▼
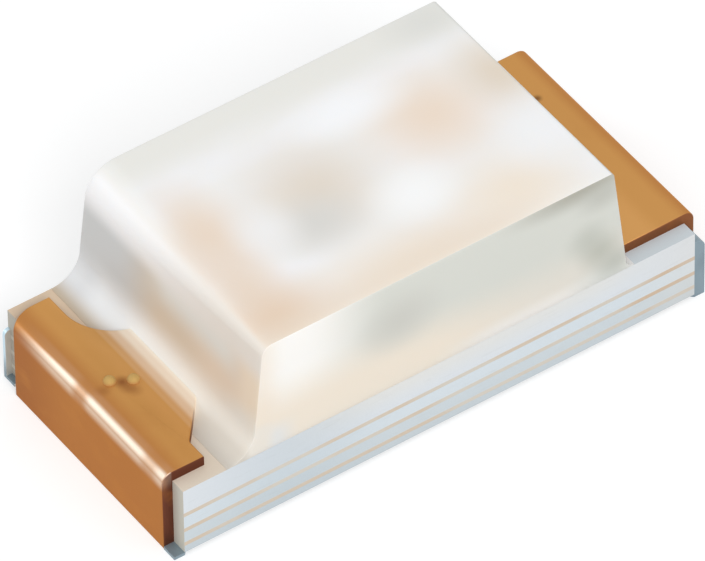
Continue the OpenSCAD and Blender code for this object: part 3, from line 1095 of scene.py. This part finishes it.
@dataclass
class Studio:
    """Plain soft light, a pale floor and the camera.

    Attributes:
        eye: The camera's place, in millimetres.
        angles: Its azimuth, elevation and roll, in degrees.
        focal: Its focal length, in image widths.
        ambient: Strength of the even light.
        lamps: The lamps, as arguments of lamp().
        distance: Their distance from the part, in millimetres.
        floor_reach: How far the floor goes each way, in millimetres.
        floor_shade: How pale it is.
        floor_glow: Light added where the camera sees it, so that it shows white outside the shadow.
    """

    eye: Triple = (-25.417386, -37.368162, 45.257931)
    angles: Triple = (-34.2248, 44.7878, -0.9134)
    focal: float = 12360.0 / 705.0
    ambient: float = 0.66
    lamps: tuple[tuple[str, Triple, float, float], ...] = (
        ("key", (-0.25, -0.72, 0.66), 0.49, 34.0),
        ("edge", (-0.70, 0.60, 0.40), 0.10, 24.0),
    )
    distance: float = 70.0
    floor_reach: float = 400.0
    floor_shade: float = 0.62
    floor_glow: float = 0.46

    def lamp(self, name: str, way: Triple, share: float, size: float) -> None:
        """Adds a square soft lamp that looks at the part.

        Args:
            name: Its name.
            way: The way from the part to it.
            share: The light that it gives to a white face square to it.
            size: Its side, in millimetres.
        """
        data = bpy.data.lights.new(name, "AREA")
        data.size, data.energy = size * MM, share * math.pi**2 * (self.distance * MM) ** 2
        lamp = bpy.data.objects.new(name, data)
        to_lamp = Vector(way).normalized()
        lamp.location = to_lamp * self.distance * MM
        lamp.rotation_euler = to_lamp.to_track_quat("Z", "Y").to_euler()
        bpy.context.scene.collection.objects.link(lamp)

    def seen(self, tree: bpy.types.NodeTree) -> bpy.types.NodeSocket:
        """1 for camera, glossy and transmission rays, and 0 for others."""
        path = tree.nodes.new("ShaderNodeLightPath")
        first, second = (tree.nodes.new("ShaderNodeMath") for _ in range(2))
        first.operation = second.operation = "MAXIMUM"
        tree.links.new(path.outputs["Is Camera Ray"], first.inputs[0])
        tree.links.new(path.outputs["Is Glossy Ray"], first.inputs[1])
        tree.links.new(first.outputs[0], second.inputs[0])
        tree.links.new(path.outputs["Is Transmission Ray"], second.inputs[1])
        return second.outputs[0]

    def world(self) -> None:
        """Even light all round, and a white background."""
        world = bpy.data.worlds.new("studio")
        world.use_nodes = True
        tree = world.node_tree
        lit, white = tree.nodes["Background"], tree.nodes.new("ShaderNodeBackground")
        lit.inputs[0].default_value, lit.inputs[1].default_value = (0.98, 0.99, 1.0, 1.0), self.ambient
        white.inputs[0].default_value, white.inputs[1].default_value = (1.0, 1.0, 1.0, 1.0), 1.0
        mix = tree.nodes.new("ShaderNodeMixShader")
        tree.links.new(self.seen(tree), mix.inputs[0])
        tree.links.new(lit.outputs[0], mix.inputs[1])
        tree.links.new(white.outputs[0], mix.inputs[2])
        tree.links.new(mix.outputs[0], tree.nodes["World Output"].inputs[0])
        bpy.context.scene.world = world

    def floor(self) -> None:
        """A pale floor that shows white and keeps the part's shadow."""
        mesh = bpy.data.meshes.new("floor")
        corners = np.array([[-1, -1, 0], [1, -1, 0], [1, 1, 0], [-1, 1, 0]]) * self.floor_reach * MM
        mesh.from_pydata(corners.tolist(), [], [[0, 1, 2, 3]])
        material = bpy.data.materials.new("floor")
        material.use_nodes = True
        tree = material.node_tree
        dull = tree.nodes["Principled BSDF"]
        dull.inputs["Base Color"].default_value = (*[self.floor_shade] * 3, 1.0)
        dull.inputs["Roughness"].default_value, dull.inputs["Specular IOR Level"].default_value = 1.0, 0.0
        kinds = ("Emission", "AddShader", "MixShader")
        glow, both, pick = (tree.nodes.new("ShaderNode" + kind) for kind in kinds)
        glow.inputs["Strength"].default_value = self.floor_glow
        tree.links.new(dull.outputs[0], both.inputs[0])
        tree.links.new(glow.outputs[0], both.inputs[1])
        tree.links.new(self.seen(tree), pick.inputs[0])
        tree.links.new(dull.outputs[0], pick.inputs[1])
        tree.links.new(both.outputs[0], pick.inputs[2])
        tree.links.new(pick.outputs[0], tree.nodes["Material Output"].inputs[0])
        mesh.materials.append(material)
        floor = bpy.data.objects.new("floor", mesh)
        bpy.context.scene.collection.objects.link(floor)

    def camera(self) -> None:
        """The camera, at the angle from which the part was drawn."""
        data = bpy.data.cameras.new("camera")
        data.sensor_width, data.lens = 36.0, 36.0 * self.focal
        data.clip_start, data.clip_end = 0.5 * MM, 2.0
        azimuth, elevation, roll = np.radians(self.angles)
        level = np.array([np.sin(azimuth), -np.cos(azimuth), 0.0])
        back = np.cos(elevation) * level + [0.0, 0.0, np.sin(elevation)]
        right = np.array([np.cos(azimuth), np.sin(azimuth), 0.0])
        up = np.cross(back, right)
        across, above = np.cos(roll) * right + np.sin(roll) * up, np.cos(roll) * up - np.sin(roll) * right
        camera = bpy.data.objects.new("camera", data)
        turned = Matrix(np.stack([across, above, back], axis=1).tolist()).to_4x4()
        camera.matrix_world = Matrix.Translation(Vector(self.eye) * MM) @ turned
        bpy.context.scene.collection.objects.link(camera)
        bpy.context.scene.camera = camera

    def build(self) -> None:
        """Sets the studio up."""
        bpy.context.scene.view_settings.view_transform = "Standard"
        self.world()
        self.floor()
        for lamp in self.lamps:
            self.lamp(*lamp)
        self.camera()
        LOG.info("studio: %d lamps", len(self.lamps))


@dataclass
class ChipLed:
    """The whole part.

    Attributes:
        nodes: The CAD nodes by name.
    """

    nodes: dict[str, bpy.types.Object]

    def cathode_foil(self) -> Terminal:
        """The cathode's foil: a band, a flare and a straight sweep into the neck, and the chip's land."""
        half, inner = 0.704, 1.404
        neck_far, neck_near = 0.26, 0.28
        land = [[0.33, 0.29], [-0.25, 0.29]]
        flare_r, flare_top = 0.3, 0.56
        flare = arc((inner - flare_r, flare_top), flare_r, 0, -90, 20)
        far = np.concatenate([[[1.52, half], [inner, half]], flare, [[0.36, neck_far]], land])
        nick_r, nick_top, sweep = 0.03, 0.572, 0.25
        lean = math.degrees(math.atan((nick_top - neck_near) / sweep))
        nick_y = nick_top + nick_r * math.tan(math.radians(45 - lean / 2))
        nick = arc((inner - nick_r, nick_y), nick_r, 0, lean - 90, 8)
        neck = [[inner - sweep, neck_near], [0.34, neck_near]]
        near = np.concatenate([[[1.6, half], [inner, half]], nick, neck, land])
        finish = CopperFinish("copper_cathode", highlighted=True, milky=True, painted_shadows=PAINTED_DOT_SHADOWS)
        return Terminal("cathode_terminal", finish, -1, far, near * [1, -1], 0.654)

    def anode_foil(self) -> Terminal:
        """The anode's foil: a band out to the board's far edge, a flare on either side and the finger."""
        half_near, half_far, inner = 0.704, 0.792, 1.15
        flare_r, neck = 0.12, 0.18
        flare = arc((inner - flare_r, neck + flare_r), flare_r, 0, -90, 12)
        finger = [[0.47, neck]]
        near = np.concatenate([[[1.6, half_near], [inner, half_near]], flare, finger])
        far = np.concatenate([[[1.52, half_far], [inner, half_far]], flare, finger])
        finish = CopperFinish("copper_anode", speck=(1.485, 0.44), bend_shade_from=(1.55, 1.65),
                              cut=from_screen(134, 84, 56))
        return Terminal("anode_terminal", finish, 1, far, near * [1, -1], half_far)

    def build(self) -> None:
        """Builds the pieces and gives the CAD nodes their materials."""
        Board().build(self.nodes)
        self.cathode_foil().build()
        self.anode_foil().build()
        Dots(DotFinish()).build()
        Lens(MilkFinish("lens_resin", TOP_LIGHT_PATCHES, SIDE_LIGHT_PATCHES)).build()
        for names, finish in NODE_FINISHES:
            material = finish.build()
            for name in names:
                dress(self.nodes[name], material)
            LOG.info("%s: %s", finish.name, ", ".join(names))


# Painted shadows of the polarity dots on the cathode's copper, as x, y and strength.
PAINTED_DOT_SHADOWS = ((-1.446, -0.025, 0.85), (-1.445, -0.074, 0.5), (-1.424, -0.111, 0.35), (-1.559, -0.020, 0.4))
# Painted reflections, highlights and shade on the lens's top, as soft patches.
TOP_LIGHT_PATCHES = (
    LightPatch((0.58, 0.10, 1.18), (0.56, 0.52, 0.5), from_screen(237, 219, 201), 0.95),
    LightPatch((-0.22, 0.00, 1.18), (0.56, 0.54, 0.5), from_screen(226, 216, 203), 0.95),
    LightPatch((-0.36, -0.21, 1.18), (0.38, 0.30, 0.5), from_screen(214, 213, 209), 0.8),
    LightPatch((-0.86, 0.03, 1.18), (0.34, 0.58, 0.5), from_screen(234, 215, 196), 0.95),
    LightPatch((-0.92, -0.32, 1.18), (0.30, 0.60, 0.5), from_screen(234, 218, 202), 0.95),
    LightPatch((-0.08, -0.70, 1.18), (1.20, 0.36, 0.5), from_screen(238, 225, 209), 0.95),
    LightPatch((-0.90, -0.67, 1.18), (0.46, 0.42, 0.5), from_screen(230, 207, 184), 1.0),
    LightPatch((-0.60, -0.10, 1.18), (0.26, 0.30, 0.5), from_screen(241, 240, 239), 0.85),
    LightPatch((0.61, -0.58, 1.18), (0.54, 0.40, 0.5), from_screen(241, 229, 213), 0.95),
    LightPatch((1.04, 0.17, 1.18), (0.32, 0.42, 0.5), from_screen(226, 213, 196), 0.95),
    LightPatch((0.96, 0.70, 1.18), (0.40, 0.24, 0.5), from_screen(221, 221, 216), 0.8),
    LightPatch((0.24, 0.39, 1.18), (0.50, 0.24, 0.5), from_screen(249, 250, 252), 0.9),
    LightPatch((0.18, -0.32, 1.18), (0.34, 0.30, 0.5), from_screen(250, 250, 249), 0.9),
    LightPatch((0.98, -0.32, 1.18), (0.40, 0.40, 0.5), from_screen(244, 245, 247), 0.7),
)
# Painted reflections and shade on the lens's -Y side, as soft patches.
SIDE_LIGHT_PATCHES = (
    LightPatch((-0.25, -0.8, 0.90), (0.34, 0.5, 0.26), from_screen(205, 204, 196), 0.9),
    LightPatch((0.90, -0.8, 1.18), (0.60, 0.5, 0.15), from_screen(172, 170, 158), 0.95),
    LightPatch((1.02, -0.8, 1.06), (0.22, 0.5, 0.14), from_screen(190, 190, 181), 0.75),
    LightPatch((1.06, -0.8, 0.50), (0.34, 0.5, 0.20), from_screen(214, 217, 211), 0.85),
    LightPatch((0.92, -0.8, 0.80), (0.18, 0.5, 0.17), from_screen(192, 194, 184), 0.75),
    LightPatch((1.00, -0.8, 0.68), (0.19, 0.5, 0.17), from_screen(184, 186, 175), 0.8),
    LightPatch((1.09, -0.8, 0.56), (0.18, 0.5, 0.15), from_screen(186, 188, 178), 0.75),
)
NODE_FINISHES = (
    (("cathode_solder_pad",), TinFinish("tin_cathode", True)),
    (("anode_solder_pad",), TinFinish("tin_anode")),
    (("solder_mask",),
     PlainFinish("solder_mask", from_screen(214, 222, 212), from_screen(202, 212, 202), 5.0)),
    (("polarity_arrow",),
     PlainFinish("arrow_ink", from_screen(52, 116, 84), from_screen(44, 102, 72), 9.0)),
    (("chip_paste",),
     PlainFinish("silver_paste", from_screen(176, 176, 180), from_screen(158, 158, 164), 30.0, 0.7, 0.5)),
    (("chip_base",),
     PlainFinish("chip_base", from_screen(96, 102, 112), from_screen(84, 90, 100), 20.0, 0.1, 0.35)),
    (("chip_light_layer",),
     PlainFinish("chip_layer", from_screen(206, 210, 160), from_screen(198, 200, 148), 20.0, 0.0, 0.25)),
    (("chip_contact", "bond_wire"),
     PlainFinish("gold", from_screen(232, 196, 112), from_screen(222, 184, 98), 20.0, 0.9, 0.28)),
)


def main() -> None:
    """Builds the part and the studio in order."""
    logging.basicConfig(level=logging.INFO, format="%(name)s: %(message)s")
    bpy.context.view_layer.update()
    ChipLed(FRAME["nodes"]).build()
    Studio().build()


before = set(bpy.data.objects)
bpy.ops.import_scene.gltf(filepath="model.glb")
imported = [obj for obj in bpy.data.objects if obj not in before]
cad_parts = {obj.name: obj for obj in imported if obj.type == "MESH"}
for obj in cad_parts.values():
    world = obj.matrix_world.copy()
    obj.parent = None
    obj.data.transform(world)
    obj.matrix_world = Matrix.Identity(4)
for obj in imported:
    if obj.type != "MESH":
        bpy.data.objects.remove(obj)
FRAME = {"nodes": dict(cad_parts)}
if __name__ == "__main__":
    main()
▲
Problem:
Print, please, the lines from the first line of the material through the line that contains "and the camera.", exactly as written and with nothing added.

Written answer:
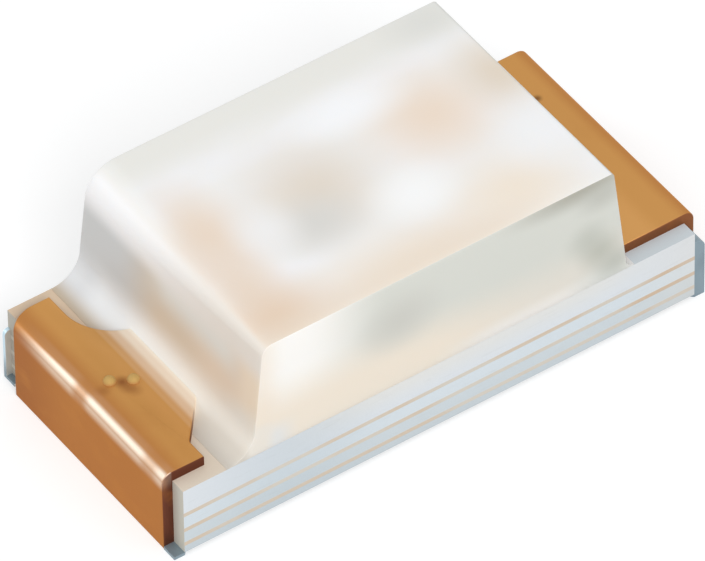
Continue the OpenSCAD and Blender code for this object: part 3, from line 1095 of scene.py. This part finishes it.
@dataclass
class Studio:
    """Plain soft light, a pale floor and the camera.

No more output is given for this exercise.